*** DATA LINES

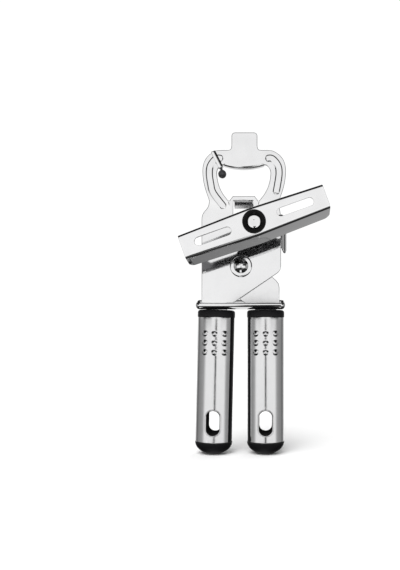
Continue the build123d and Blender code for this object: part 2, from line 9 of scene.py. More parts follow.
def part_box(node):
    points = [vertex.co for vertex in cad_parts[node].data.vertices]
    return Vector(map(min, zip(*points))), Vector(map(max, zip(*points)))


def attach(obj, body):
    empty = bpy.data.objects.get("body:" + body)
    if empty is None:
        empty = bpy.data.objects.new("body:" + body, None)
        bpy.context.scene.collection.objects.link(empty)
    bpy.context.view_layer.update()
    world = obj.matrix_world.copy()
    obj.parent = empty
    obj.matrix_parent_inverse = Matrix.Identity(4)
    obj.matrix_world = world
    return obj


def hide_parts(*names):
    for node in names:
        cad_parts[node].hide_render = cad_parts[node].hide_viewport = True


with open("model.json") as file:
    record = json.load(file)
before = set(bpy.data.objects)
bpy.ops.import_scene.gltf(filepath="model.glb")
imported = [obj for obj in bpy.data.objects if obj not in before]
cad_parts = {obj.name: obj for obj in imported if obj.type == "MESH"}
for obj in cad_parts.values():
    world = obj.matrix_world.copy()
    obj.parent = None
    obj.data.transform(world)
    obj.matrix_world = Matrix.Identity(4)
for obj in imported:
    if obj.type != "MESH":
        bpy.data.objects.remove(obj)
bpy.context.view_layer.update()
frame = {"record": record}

******

> [EXERCISE DETAILS]: Your task is to reproduce the whole listing exactly.

> [EXERCISE ANSWER]:
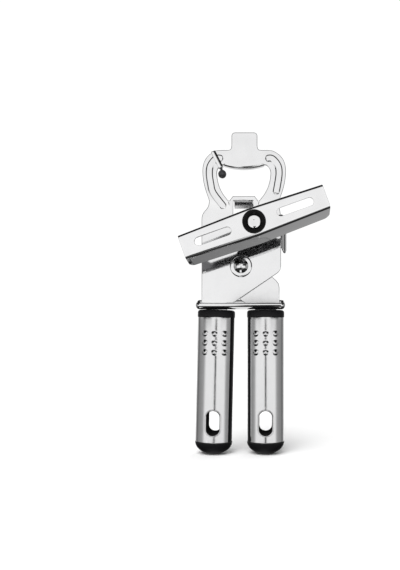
Continue the build123d and Blender code for this object: part 2, from line 9 of scene.py. More parts follow.
def part_box(node):
    points = [vertex.co for vertex in cad_parts[node].data.vertices]
    return Vector(map(min, zip(*points))), Vector(map(max, zip(*points)))


def attach(obj, body):
    empty = bpy.data.objects.get("body:" + body)
    if empty is None:
        empty = bpy.data.objects.new("body:" + body, None)
        bpy.context.scene.collection.objects.link(empty)
    bpy.context.view_layer.update()
    world = obj.matrix_world.copy()
    obj.parent = empty
    obj.matrix_parent_inverse = Matrix.Identity(4)
    obj.matrix_world = world
    return obj


def hide_parts(*names):
    for node in names:
        cad_parts[node].hide_render = cad_parts[node].hide_viewport = True


with open("model.json") as file:
    record = json.load(file)
before = set(bpy.data.objects)
bpy.ops.import_scene.gltf(filepath="model.glb")
imported = [obj for obj in bpy.data.objects if obj not in before]
cad_parts = {obj.name: obj for obj in imported if obj.type == "MESH"}
for obj in cad_parts.values():
    world = obj.matrix_world.copy()
    obj.parent = None
    obj.data.transform(world)
    obj.matrix_world = Matrix.Identity(4)
for obj in imported:
    if obj.type != "MESH":
        bpy.data.objects.remove(obj)
bpy.context.view_layer.update()
frame = {"record": record}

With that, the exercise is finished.